### Problem description
Quote precisely the run of lines opening with the line containing "Continue the OpenSCAD" and closing with the line containing "by Geometry Nodes.", and nothing else.

### Working data
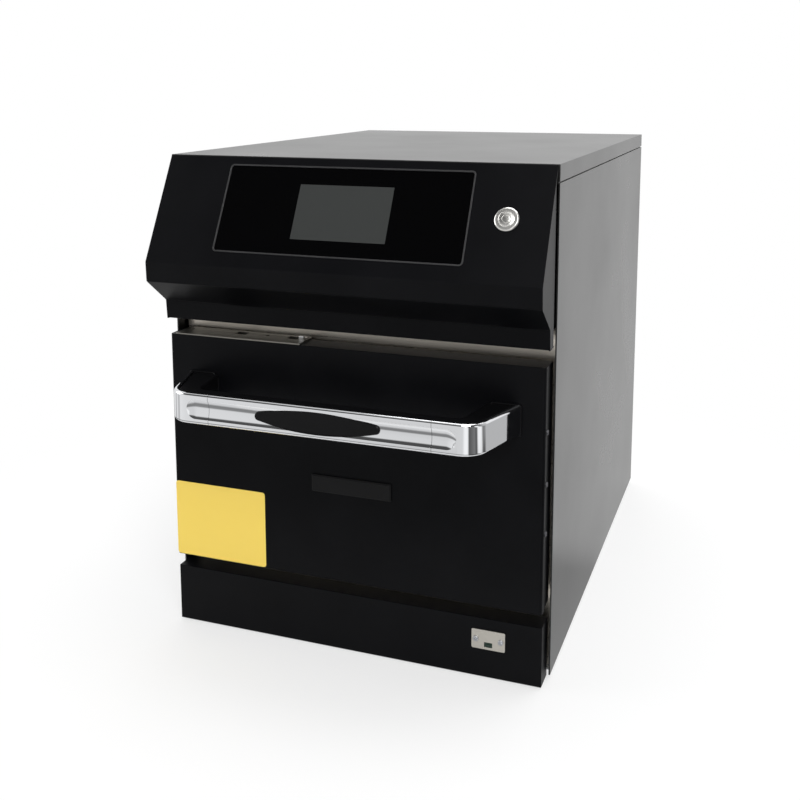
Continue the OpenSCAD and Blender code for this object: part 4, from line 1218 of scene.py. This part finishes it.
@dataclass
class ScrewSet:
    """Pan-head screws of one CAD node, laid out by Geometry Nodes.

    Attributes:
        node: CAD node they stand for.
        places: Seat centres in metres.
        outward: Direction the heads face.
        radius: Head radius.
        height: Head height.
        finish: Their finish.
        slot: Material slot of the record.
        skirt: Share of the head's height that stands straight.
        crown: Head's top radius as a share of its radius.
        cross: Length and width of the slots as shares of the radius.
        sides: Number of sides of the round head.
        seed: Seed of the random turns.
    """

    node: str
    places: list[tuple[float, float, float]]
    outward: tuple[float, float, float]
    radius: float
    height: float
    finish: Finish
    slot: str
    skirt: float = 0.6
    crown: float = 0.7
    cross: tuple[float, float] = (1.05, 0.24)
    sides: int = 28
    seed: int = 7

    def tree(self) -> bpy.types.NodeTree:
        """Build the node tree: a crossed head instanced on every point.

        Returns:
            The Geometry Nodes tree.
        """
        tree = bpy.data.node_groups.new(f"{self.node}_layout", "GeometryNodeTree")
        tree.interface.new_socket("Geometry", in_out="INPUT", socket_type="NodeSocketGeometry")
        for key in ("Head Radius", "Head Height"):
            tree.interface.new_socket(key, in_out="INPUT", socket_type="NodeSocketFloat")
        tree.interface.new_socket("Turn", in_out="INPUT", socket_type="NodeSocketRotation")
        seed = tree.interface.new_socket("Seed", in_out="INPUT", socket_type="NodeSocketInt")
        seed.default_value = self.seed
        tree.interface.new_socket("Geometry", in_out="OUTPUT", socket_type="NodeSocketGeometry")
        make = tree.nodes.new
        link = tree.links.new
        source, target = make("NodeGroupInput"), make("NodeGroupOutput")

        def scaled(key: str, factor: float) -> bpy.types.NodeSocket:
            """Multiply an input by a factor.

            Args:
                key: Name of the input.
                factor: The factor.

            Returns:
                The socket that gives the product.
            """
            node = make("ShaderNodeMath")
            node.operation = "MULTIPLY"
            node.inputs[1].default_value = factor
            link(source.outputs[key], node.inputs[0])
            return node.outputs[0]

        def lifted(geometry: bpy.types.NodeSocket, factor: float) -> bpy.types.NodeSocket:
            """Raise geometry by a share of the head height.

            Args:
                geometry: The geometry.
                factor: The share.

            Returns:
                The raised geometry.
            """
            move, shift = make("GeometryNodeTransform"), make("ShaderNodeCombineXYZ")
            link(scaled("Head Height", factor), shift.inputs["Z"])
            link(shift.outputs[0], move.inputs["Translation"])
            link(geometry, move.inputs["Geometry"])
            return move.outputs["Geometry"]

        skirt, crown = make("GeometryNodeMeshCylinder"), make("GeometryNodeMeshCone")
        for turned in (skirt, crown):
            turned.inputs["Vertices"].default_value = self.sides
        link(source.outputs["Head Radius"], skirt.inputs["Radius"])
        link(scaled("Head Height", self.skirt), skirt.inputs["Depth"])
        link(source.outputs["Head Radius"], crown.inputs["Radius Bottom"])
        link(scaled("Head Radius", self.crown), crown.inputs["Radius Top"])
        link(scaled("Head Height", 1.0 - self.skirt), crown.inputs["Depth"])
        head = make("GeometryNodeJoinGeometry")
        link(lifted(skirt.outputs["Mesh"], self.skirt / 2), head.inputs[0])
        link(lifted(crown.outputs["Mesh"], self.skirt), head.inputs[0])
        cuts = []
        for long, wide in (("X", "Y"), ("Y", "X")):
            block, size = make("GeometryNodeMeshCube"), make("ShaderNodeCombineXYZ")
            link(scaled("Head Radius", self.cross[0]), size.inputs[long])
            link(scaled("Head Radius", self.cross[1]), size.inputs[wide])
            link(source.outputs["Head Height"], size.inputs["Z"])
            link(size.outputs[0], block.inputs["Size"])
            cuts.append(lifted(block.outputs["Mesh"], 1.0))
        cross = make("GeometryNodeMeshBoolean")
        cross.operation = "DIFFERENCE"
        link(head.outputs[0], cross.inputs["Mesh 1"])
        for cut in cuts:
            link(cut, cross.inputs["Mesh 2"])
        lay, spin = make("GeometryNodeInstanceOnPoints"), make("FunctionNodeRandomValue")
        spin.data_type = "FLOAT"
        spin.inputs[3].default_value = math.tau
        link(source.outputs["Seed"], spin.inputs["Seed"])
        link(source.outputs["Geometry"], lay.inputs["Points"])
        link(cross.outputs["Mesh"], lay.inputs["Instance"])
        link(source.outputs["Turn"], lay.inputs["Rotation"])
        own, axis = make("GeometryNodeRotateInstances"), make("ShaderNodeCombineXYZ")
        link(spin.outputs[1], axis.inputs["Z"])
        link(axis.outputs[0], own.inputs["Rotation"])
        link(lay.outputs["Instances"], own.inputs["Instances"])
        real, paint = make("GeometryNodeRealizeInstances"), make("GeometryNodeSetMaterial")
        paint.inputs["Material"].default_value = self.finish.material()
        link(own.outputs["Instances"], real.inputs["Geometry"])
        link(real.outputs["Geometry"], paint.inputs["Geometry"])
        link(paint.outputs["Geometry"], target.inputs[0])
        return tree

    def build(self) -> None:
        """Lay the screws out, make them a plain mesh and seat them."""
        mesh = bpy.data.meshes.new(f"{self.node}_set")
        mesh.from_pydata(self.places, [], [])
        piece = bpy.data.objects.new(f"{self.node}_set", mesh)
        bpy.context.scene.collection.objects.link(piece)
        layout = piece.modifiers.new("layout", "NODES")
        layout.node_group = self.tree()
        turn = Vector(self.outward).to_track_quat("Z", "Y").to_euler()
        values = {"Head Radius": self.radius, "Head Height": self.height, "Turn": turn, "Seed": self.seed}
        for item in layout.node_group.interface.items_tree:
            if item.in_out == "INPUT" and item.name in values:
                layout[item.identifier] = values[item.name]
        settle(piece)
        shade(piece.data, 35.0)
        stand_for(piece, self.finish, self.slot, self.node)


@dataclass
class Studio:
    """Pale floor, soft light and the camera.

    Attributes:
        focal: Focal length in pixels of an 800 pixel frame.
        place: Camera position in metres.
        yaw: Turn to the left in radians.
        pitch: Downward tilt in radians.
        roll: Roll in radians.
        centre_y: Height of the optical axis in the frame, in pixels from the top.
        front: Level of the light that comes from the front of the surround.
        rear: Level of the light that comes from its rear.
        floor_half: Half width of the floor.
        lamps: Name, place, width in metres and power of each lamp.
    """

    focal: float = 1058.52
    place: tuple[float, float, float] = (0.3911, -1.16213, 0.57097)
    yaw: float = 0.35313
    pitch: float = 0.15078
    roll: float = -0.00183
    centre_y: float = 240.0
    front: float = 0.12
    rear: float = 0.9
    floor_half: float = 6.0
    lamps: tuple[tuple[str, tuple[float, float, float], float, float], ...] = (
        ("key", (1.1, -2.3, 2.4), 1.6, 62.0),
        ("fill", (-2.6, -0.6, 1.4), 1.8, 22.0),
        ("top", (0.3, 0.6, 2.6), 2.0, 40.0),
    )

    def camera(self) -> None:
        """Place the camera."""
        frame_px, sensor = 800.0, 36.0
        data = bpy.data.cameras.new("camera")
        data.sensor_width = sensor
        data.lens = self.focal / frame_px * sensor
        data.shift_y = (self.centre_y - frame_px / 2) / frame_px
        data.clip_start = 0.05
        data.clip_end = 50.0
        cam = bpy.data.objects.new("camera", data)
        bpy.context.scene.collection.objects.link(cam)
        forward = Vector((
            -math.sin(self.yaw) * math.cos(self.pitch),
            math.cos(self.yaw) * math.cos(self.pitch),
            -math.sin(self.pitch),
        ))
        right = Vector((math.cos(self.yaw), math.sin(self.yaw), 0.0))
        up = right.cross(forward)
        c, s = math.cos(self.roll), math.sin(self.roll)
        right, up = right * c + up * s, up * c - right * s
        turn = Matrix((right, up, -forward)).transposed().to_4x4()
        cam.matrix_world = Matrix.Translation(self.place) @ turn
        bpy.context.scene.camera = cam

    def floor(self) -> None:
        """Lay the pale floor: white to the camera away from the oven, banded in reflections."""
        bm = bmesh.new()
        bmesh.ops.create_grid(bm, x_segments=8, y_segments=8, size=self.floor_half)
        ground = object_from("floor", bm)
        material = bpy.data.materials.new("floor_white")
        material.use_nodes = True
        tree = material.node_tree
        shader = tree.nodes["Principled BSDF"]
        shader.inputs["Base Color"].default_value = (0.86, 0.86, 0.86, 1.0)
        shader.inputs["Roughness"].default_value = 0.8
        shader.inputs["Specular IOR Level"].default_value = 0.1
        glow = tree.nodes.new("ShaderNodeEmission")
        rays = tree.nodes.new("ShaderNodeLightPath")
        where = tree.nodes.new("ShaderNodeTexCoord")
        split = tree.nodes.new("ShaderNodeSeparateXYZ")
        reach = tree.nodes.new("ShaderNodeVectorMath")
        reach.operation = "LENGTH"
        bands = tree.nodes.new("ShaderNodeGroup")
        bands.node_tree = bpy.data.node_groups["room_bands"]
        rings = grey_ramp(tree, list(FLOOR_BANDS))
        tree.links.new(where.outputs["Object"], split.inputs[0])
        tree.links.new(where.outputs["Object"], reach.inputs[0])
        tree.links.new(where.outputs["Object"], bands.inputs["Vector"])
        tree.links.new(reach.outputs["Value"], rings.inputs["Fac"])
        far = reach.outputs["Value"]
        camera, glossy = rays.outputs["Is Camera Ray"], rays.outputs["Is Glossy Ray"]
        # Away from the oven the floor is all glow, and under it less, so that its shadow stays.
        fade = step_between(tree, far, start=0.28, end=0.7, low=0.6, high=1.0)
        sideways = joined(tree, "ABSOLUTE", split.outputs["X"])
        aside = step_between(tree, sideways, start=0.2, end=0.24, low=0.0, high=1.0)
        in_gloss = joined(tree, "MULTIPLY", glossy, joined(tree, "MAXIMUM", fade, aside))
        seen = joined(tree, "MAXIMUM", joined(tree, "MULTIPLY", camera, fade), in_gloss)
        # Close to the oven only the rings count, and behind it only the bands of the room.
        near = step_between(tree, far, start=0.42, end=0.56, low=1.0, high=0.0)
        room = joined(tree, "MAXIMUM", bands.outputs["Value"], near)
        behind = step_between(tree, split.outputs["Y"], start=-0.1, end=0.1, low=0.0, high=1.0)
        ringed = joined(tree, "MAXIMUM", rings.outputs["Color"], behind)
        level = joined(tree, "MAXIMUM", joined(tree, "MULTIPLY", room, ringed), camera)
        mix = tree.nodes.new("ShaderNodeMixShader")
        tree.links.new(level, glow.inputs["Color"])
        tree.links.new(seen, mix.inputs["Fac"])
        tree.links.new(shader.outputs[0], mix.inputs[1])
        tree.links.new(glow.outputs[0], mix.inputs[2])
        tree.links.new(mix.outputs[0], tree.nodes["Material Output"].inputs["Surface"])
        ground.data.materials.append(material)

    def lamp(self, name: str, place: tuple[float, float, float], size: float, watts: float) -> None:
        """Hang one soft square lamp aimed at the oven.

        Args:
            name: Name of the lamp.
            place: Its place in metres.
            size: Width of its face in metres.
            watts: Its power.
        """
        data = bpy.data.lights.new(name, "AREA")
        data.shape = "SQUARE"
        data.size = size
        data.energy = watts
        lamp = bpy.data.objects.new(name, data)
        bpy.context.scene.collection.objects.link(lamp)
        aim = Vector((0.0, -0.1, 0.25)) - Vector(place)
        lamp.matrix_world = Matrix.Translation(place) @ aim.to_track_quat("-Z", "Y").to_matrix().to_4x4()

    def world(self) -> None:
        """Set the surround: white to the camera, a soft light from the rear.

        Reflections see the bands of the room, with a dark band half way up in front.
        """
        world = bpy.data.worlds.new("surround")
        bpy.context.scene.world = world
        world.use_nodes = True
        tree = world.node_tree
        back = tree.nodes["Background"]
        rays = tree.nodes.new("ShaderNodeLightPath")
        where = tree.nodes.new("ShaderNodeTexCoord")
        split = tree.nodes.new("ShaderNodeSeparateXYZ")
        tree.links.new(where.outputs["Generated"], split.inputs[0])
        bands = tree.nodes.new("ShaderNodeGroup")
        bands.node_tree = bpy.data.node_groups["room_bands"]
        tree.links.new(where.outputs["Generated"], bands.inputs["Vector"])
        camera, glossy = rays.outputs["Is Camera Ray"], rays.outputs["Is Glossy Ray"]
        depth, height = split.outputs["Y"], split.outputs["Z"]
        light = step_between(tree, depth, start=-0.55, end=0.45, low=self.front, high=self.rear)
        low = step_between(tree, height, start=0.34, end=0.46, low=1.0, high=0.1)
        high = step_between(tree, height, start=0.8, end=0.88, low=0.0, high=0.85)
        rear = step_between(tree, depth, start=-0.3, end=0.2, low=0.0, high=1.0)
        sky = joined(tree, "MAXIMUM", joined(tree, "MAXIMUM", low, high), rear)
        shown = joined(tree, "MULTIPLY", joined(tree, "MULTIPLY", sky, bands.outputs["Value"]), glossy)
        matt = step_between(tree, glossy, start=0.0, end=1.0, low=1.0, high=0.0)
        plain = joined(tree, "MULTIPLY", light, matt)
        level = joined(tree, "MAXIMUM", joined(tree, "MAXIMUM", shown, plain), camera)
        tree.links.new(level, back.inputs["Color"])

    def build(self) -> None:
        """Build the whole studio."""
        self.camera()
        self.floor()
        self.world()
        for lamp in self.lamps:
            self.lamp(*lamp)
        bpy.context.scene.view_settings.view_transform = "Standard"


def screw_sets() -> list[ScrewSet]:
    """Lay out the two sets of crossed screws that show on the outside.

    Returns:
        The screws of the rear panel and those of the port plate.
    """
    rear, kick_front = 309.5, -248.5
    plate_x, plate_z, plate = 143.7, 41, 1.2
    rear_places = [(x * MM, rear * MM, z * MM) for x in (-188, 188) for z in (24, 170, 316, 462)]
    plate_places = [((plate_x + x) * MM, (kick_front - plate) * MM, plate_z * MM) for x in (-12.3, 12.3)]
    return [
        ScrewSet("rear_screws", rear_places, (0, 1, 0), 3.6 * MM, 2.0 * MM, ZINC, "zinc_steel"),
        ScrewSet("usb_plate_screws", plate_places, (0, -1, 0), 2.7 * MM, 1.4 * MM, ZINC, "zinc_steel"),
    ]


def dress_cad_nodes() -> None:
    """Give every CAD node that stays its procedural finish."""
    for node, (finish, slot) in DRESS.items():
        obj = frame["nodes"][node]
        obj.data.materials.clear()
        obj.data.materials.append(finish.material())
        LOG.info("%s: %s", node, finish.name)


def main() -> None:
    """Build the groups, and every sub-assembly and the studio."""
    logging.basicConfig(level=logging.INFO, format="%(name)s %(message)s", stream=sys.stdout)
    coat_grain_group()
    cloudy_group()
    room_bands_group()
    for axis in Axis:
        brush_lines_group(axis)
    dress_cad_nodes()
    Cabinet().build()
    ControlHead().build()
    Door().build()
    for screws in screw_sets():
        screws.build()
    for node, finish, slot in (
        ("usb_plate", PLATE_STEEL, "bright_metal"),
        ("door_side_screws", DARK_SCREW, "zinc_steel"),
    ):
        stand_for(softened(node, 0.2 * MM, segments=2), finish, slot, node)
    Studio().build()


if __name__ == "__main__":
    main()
--
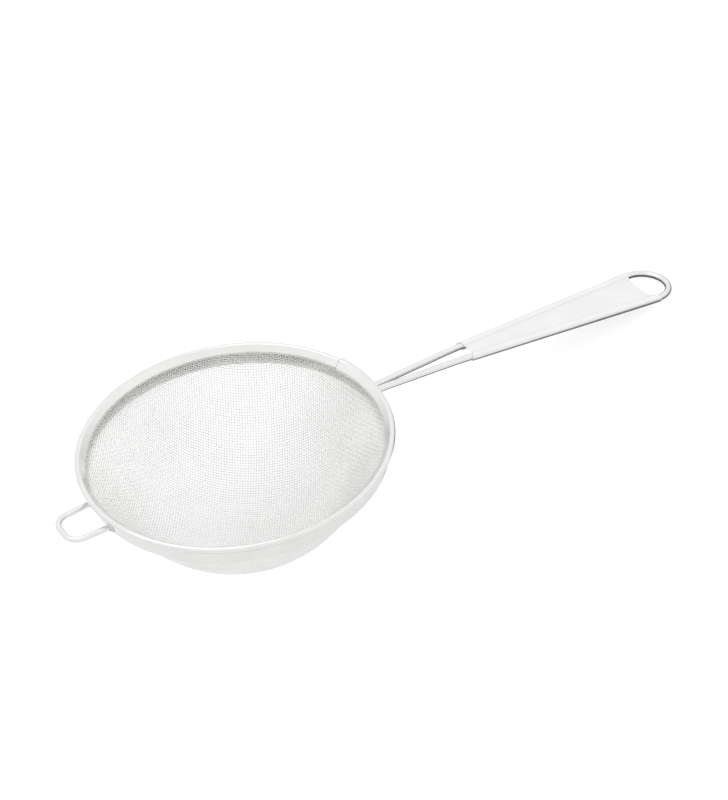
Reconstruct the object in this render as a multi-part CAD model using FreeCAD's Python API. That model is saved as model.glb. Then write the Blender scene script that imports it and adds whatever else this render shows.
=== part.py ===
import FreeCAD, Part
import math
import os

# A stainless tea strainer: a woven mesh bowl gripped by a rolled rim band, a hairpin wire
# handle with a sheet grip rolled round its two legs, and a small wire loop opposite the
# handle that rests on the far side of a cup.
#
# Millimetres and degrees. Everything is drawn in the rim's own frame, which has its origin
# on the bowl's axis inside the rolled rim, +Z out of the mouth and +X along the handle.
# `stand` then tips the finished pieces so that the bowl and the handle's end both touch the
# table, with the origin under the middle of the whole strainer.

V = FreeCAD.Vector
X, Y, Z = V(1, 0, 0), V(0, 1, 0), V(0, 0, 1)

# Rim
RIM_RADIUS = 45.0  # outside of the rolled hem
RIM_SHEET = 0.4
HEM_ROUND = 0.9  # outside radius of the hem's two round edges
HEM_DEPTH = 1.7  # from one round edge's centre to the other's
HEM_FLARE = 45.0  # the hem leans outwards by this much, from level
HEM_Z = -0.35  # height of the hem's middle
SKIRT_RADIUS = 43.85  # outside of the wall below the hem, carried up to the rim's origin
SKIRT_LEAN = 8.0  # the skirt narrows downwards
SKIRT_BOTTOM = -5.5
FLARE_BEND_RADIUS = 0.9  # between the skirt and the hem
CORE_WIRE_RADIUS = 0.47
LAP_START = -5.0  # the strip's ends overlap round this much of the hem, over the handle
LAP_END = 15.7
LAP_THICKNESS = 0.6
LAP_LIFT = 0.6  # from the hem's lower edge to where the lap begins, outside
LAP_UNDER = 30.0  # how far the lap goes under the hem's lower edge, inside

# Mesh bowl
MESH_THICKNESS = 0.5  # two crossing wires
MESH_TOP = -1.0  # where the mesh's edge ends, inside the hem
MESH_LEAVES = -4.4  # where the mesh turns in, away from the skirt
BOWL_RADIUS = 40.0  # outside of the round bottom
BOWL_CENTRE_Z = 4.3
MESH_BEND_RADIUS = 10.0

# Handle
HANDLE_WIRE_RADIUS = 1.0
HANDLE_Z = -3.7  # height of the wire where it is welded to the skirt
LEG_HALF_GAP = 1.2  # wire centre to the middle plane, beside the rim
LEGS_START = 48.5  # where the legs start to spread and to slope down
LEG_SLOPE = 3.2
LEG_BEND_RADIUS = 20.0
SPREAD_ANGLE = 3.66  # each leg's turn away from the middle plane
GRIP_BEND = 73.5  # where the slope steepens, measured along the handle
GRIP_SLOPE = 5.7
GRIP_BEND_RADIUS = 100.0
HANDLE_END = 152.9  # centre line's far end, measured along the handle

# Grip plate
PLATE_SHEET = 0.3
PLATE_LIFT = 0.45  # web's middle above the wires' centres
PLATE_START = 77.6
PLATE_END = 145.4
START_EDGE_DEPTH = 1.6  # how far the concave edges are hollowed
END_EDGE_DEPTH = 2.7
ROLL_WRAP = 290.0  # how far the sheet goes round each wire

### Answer
Continue the OpenSCAD and Blender code for this object: part 4, from line 1218 of scene.py. This part finishes it.
@dataclass
class ScrewSet:
    """Pan-head screws of one CAD node, laid out by Geometry Nodes.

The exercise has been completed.